--- Material provided ---

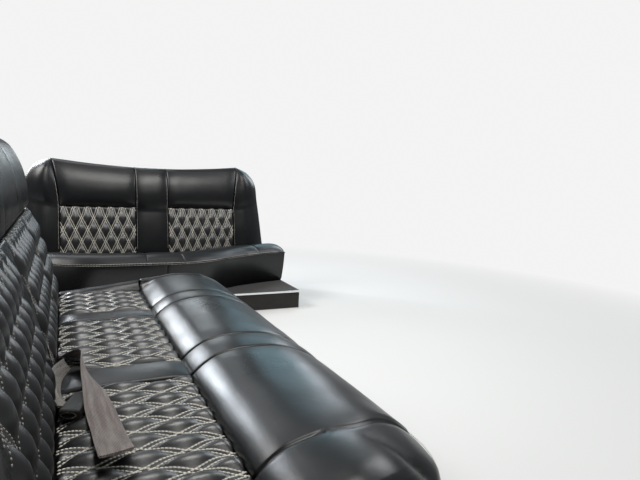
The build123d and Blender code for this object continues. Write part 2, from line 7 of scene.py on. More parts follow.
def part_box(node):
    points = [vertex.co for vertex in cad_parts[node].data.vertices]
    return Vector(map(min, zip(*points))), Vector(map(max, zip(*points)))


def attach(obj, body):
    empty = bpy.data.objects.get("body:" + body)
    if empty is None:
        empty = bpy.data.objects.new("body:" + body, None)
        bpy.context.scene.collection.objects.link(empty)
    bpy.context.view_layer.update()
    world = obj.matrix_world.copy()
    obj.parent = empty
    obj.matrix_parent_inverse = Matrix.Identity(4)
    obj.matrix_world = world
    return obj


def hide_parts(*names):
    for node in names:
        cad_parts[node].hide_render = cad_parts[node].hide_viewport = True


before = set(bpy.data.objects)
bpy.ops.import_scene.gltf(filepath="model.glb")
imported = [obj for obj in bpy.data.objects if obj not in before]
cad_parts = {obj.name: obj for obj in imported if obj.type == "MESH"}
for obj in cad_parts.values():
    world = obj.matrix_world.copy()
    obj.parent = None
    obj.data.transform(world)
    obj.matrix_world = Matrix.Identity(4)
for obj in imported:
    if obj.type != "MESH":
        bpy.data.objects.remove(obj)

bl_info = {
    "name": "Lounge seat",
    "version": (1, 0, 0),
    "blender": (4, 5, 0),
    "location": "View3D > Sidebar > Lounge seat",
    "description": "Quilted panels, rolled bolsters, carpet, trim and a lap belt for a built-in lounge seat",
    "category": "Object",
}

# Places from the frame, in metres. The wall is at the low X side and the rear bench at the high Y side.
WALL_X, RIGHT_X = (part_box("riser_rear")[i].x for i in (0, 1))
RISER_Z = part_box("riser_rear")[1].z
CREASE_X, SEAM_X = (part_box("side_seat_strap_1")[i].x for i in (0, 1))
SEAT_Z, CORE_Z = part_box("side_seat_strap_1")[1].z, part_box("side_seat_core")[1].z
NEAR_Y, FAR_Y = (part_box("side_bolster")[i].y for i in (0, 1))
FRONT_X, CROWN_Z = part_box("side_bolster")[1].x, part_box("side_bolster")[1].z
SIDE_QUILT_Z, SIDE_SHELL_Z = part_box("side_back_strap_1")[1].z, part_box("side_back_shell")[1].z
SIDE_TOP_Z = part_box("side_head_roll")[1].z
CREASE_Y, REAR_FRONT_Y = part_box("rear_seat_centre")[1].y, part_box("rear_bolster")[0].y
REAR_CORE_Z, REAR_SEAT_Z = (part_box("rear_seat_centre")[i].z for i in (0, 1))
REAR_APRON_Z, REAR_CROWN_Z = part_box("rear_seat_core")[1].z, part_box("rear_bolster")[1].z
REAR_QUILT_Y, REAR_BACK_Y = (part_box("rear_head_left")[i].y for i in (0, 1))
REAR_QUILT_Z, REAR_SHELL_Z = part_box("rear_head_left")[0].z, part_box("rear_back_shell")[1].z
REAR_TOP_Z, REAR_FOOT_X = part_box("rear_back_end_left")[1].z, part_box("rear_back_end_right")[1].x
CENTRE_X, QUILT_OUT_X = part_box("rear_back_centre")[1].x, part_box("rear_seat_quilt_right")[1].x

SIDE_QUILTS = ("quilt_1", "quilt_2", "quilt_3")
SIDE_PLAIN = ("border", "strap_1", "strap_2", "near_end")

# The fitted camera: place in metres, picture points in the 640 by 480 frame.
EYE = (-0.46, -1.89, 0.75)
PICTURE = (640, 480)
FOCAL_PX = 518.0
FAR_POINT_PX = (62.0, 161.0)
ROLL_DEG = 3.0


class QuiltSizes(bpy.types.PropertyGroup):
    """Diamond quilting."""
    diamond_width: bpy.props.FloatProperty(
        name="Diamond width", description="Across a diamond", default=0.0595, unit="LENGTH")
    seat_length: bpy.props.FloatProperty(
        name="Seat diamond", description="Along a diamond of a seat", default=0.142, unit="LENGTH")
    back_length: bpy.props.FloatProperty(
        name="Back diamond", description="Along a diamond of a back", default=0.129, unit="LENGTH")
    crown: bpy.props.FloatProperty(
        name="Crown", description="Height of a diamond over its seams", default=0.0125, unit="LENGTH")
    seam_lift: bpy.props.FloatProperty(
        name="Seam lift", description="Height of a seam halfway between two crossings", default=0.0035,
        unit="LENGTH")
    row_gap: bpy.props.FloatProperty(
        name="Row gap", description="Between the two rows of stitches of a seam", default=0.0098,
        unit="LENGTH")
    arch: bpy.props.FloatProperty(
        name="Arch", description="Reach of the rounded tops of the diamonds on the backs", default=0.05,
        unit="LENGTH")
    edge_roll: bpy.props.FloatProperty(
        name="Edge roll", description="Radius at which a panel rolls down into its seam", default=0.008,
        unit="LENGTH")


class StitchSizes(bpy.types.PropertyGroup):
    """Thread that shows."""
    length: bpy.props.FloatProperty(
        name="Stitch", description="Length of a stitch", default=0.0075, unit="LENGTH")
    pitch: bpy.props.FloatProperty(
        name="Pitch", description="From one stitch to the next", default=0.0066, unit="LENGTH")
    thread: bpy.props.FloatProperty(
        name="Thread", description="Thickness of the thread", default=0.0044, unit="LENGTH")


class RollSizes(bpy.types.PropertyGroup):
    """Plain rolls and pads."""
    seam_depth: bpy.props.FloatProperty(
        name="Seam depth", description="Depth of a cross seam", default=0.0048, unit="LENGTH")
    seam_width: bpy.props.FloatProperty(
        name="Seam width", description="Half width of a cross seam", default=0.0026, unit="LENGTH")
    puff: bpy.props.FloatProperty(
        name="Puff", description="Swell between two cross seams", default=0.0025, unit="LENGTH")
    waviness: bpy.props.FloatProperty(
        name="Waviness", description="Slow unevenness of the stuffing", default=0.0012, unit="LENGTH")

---
--- Material provided ---

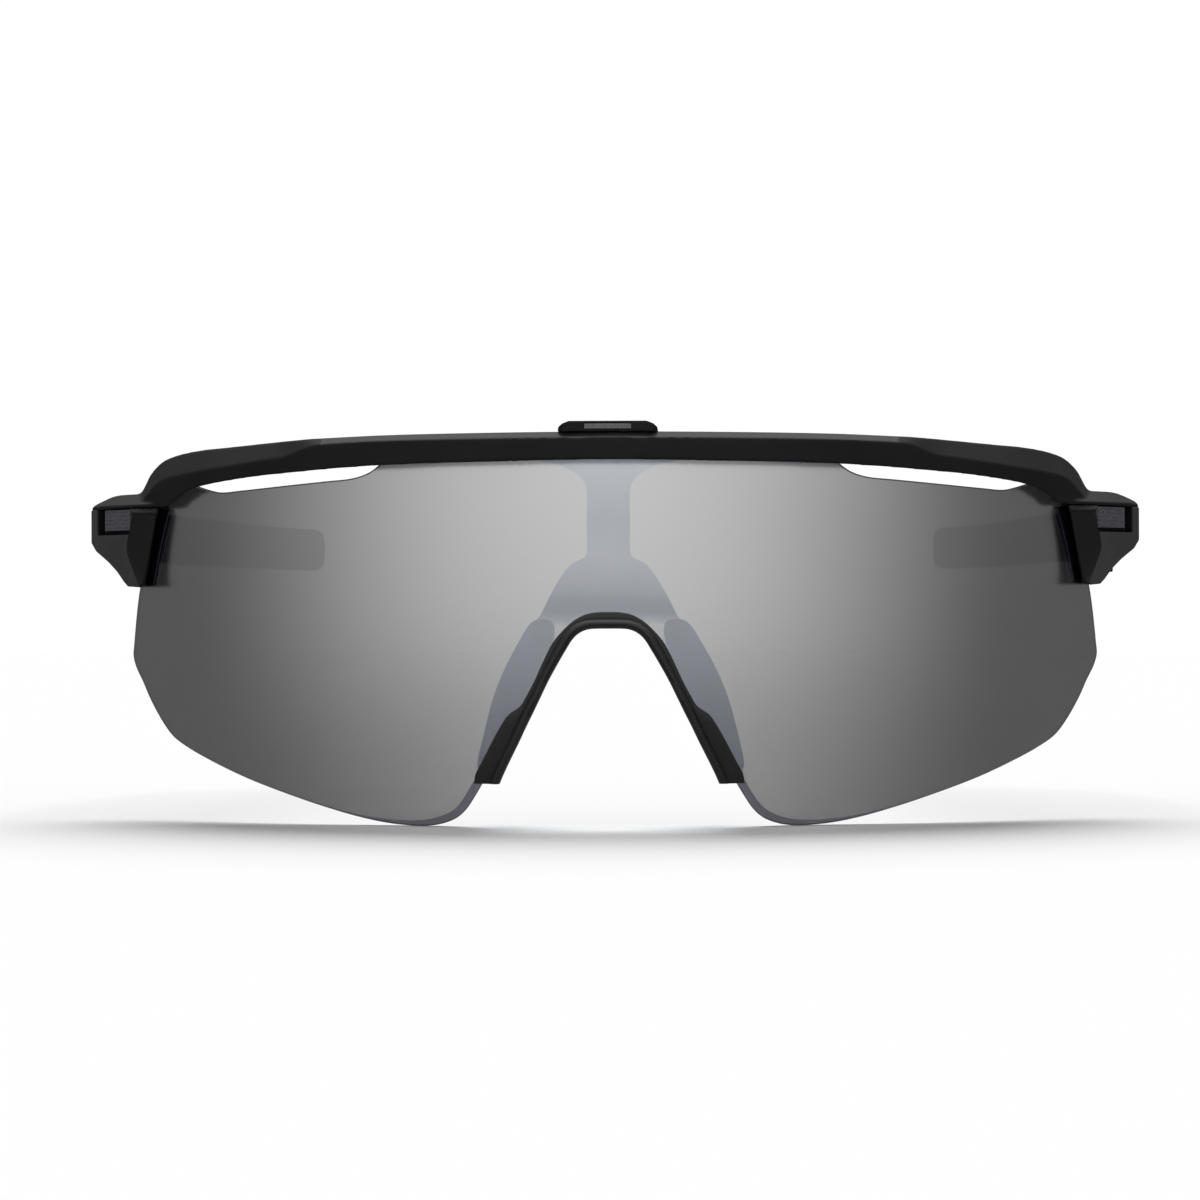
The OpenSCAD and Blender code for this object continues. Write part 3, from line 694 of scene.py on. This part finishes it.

---

#### The task:
Return nothing but the lines running from the line with "The build123d and" through the line with "if empty is", exactly as they appear.

#### The completed task:
The build123d and Blender code for this object continues. Write part 2, from line 7 of scene.py on. More parts follow.
def part_box(node):
    points = [vertex.co for vertex in cad_parts[node].data.vertices]
    return Vector(map(min, zip(*points))), Vector(map(max, zip(*points)))


def attach(obj, body):
    empty = bpy.data.objects.get("body:" + body)
    if empty is None:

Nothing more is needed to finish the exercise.